Goldsmith has assembled a remarkable cast of local talent. There's a fine Lear lurking in Roberto Guajardo's tortured King Basilio. Tom Turner brings dignity and conscience, but never stiffness, to the role of Clotaldo. Julia Matias' Rosaura is courageous, though no stranger to madness herself. Tim Janes is an appealing, nuanced Clarin, not just a duplicate of the similar Jaques character he played in As You Like It for ATC a couple of decades ago. Matthew Staples as Astolfo and Alida Gunn as Estrella indulge in just enough doofiness, but are clearly not brainless cowards.
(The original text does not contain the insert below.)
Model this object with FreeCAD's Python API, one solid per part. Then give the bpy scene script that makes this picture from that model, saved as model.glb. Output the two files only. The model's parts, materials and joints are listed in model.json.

And Andres Alcala is a superb Segismundo, pathetic in his prison scenes as an animal with a man's heart, and chillingly vicious in the palace as a man with an animal's heart.
Over the past 400 years the Spaniards have been wrong about a few little things, like the Inquisition and Francisco Franco, but they've been right about Calderón's Life Is a Dream. It's a compelling, provocative, memorable play. And Borderlands' Sueño, despite Rivera's restless idiom, is a dream production.